I would love to be able to write as a career, but getting into it is difficult. I write now as a hobby, and I hope it will grow into something more.
Don’t we all!
What sorts of challenges did you face while writing Mephisto Waltz? For instance: was there a chapter or a character you found yourself stumbling over? And how did you get past it?
I had to battle insecurity, first of all. I had a friend who acted as beta-reader and cheerleader, though. I’d send her a couple of chapters at a time, and she’d reassure me that I wasn’t a horrible writer who should just give up.
The two most difficult characters for me to write were Amber and Jason. I wasn’t sure how to develop Jason beyond his being someone to force Miranda to accept her sexuality, so I just didn’t. Amber was the character who represented me the most, so showing her struggle was a bit raw.
I identified with Amber a bit myself, minus the (trying not to spoil anything here) heavily religious influence. There’s a lot of misunderstanding about identity. It can be hard to get the right messages.
It can be- Amber was someone whose sensitivity led her to being easy to lead around, and her strong emotional nature made her vulnerable to fear. I think that what I have most in common with Amber is the need to be liked by everyone, and I’ve silenced myself often to that end.
There was a significant and very well-done contrast between Amber and Miranda. It was good writing.
So, who do you want to read your book and what do you want them to take away from it?
I want everyone to read my book, but most of all, I want people who disagree with me to read my book. I want people who are homophobic or quick to judge to see the other side in a way that isn’t just a well reasoned argument, but shows you how it really feels. That’s why I chose the genre I did. Getting people to read it is the real challenge.

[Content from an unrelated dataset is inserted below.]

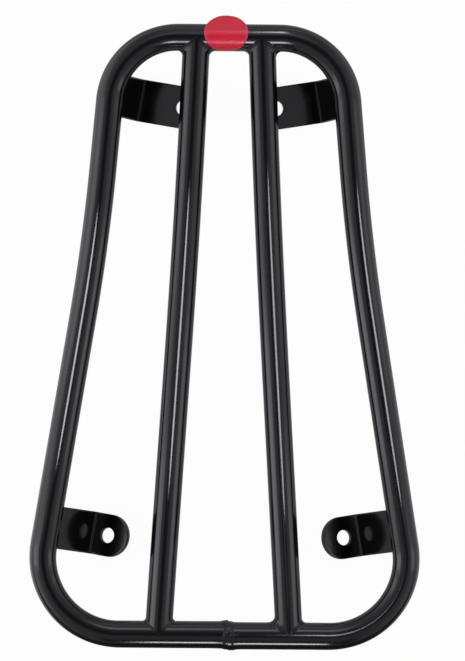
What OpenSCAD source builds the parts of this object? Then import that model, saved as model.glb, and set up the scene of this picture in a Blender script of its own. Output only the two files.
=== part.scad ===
// Rear luggage rack welded from bent steel tube, with four bent flat-steel mounting tabs.
// Units are millimetres. +Y is the front of the rack, +Z is up, the tab folds stand on Z = 0.

/* [Rack] */
// Length over the front and rear rails
rack_l = 366; // [345:1:400]
// Length of the straight part of the front rail
front_flat = 59.8; // [56.4:0.2:66]
// Outside diameter of every tube
tube_d = 16; // [15:0.5:17.5]
// Wall thickness of every tube
tube_wall = 1.5; // [1:0.1:2.5]
// Centre-line radius of the two rear corner bends
rear_bend_r = 45; // [41:0.5:48]
// Centre-line radius of the two front corner bends
front_bend_r = 40; // [39:0.5:44]
// Lean of the side rails towards the middle, in the rear straight length
rear_lean = 9.2; // [8.4:0.1:9.8]
// Lean of the side rails towards the middle, in the front straight length
front_lean = 5; // [4:0.1:6]
// Radius of the gentle curve that joins the two straight lengths
curve_r = 1220; // [1000:10:1400]
// Share of a side rail's straight lengths that lies behind the gentle curve
rear_share = 0.775; // [0.7:0.005:0.82]

/* [Inner tubes] */
// Distance between the inner tubes' axes at the rear rail
inner_rear = 76.6; // [64:0.2:84]
// Room on the straight front rail between an inner tube's bead and the front bend
inner_room = 0.9; // [0.8:0.1:4]

/* [Mounting tabs] */
// Width of the flat steel of the tabs
tab_w = 25; // [22:0.5:28]
// Thickness of the flat steel of the tabs
tab_t = 3; // [2:0.25:4]
// Inside radius of the fold in a tab
fold_r = 2; // [1.5:0.25:3]
// Depth from the tubes' axes to the lowest line of the folds
tab_drop = 33; // [30:0.5:38]
// Diameter of the bolt hole in each tab
hole_d = 9; // [6.5:0.5:10]
// Room between the rear bend and a rear tab, below 0 where the tab reaches over the bend
rear_tab_room = -1.6; // [-2:0.1:30]
// Distance from the side rail's axis to the fold of a rear tab
rear_fold = 26; // [22:0.5:30]
// Rise of a rear tab's foot towards the middle
rear_rise = 27; // [20:1:32]
// Distance from the fold of a rear tab to its hole, along the foot
rear_hole = 9.8; // [8.6:0.1:12]
// Length of a rear tab's foot, from the fold to the tip
rear_foot = 23.6; // [21.5:0.1:28]
// Place of a front tab on the front bend, as the angle from the bend's side
front_tab_a = 9.6; // [7:0.2:14]
// Distance from the side rail's axis to the fold of a front tab
front_fold = 16.8; // [15.6:0.2:18.5]
// Rise of a front tab's foot towards the middle
front_rise = 15; // [10:1:18]
// Distance from the fold of a front tab to its hole, along the foot
front_hole = 26.5; // [22:0.5:28]
// Length of a front tab's foot, from the fold to the tip
front_foot = 40.2; // [36:0.2:41]

/* [Weld beads] */
// Size of the fillet beads between the inner tubes and the rails
joint_bead = 2; // [1.2:0.1:2.4]
// Radius of the beads that hold the tabs
tab_bead = 2.2; // [1.6:0.1:2.6]
// Width of the bead round the closing joint of the rear rail
ring_w = 7; // [5:0.5:9]
// Height of that bead over the tube
ring_h = 0.9; // [0.5:0.1:1.4]
// Offset of that joint from the middle of the rear rail, to the right
ring_x = 2.5; // [-6:0.5:8]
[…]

Well, hopefully that won’t be the challenge for long. There’s a place for LGBT literature, particularly in YA. It didn’t used to be there. Now’s the time.
Okay final question
What do you have against food
Bridgett laughs. Note: she is not eating during the interview and there isn’t so much as an empty soda can or coffee cup in the entire room. Just saying.
I love food. I eat way too much of it, myself. I love to cook, and I love to eat. I got wrapped up in a lot of gothic conventions, though, and a sickly heroine turning away food is too picturesque for me to resist
LOL fair enough. Thank you so much for letting me interview you. You were perfectly lovely.
Bridgett and her stuffed cat wave goodbye.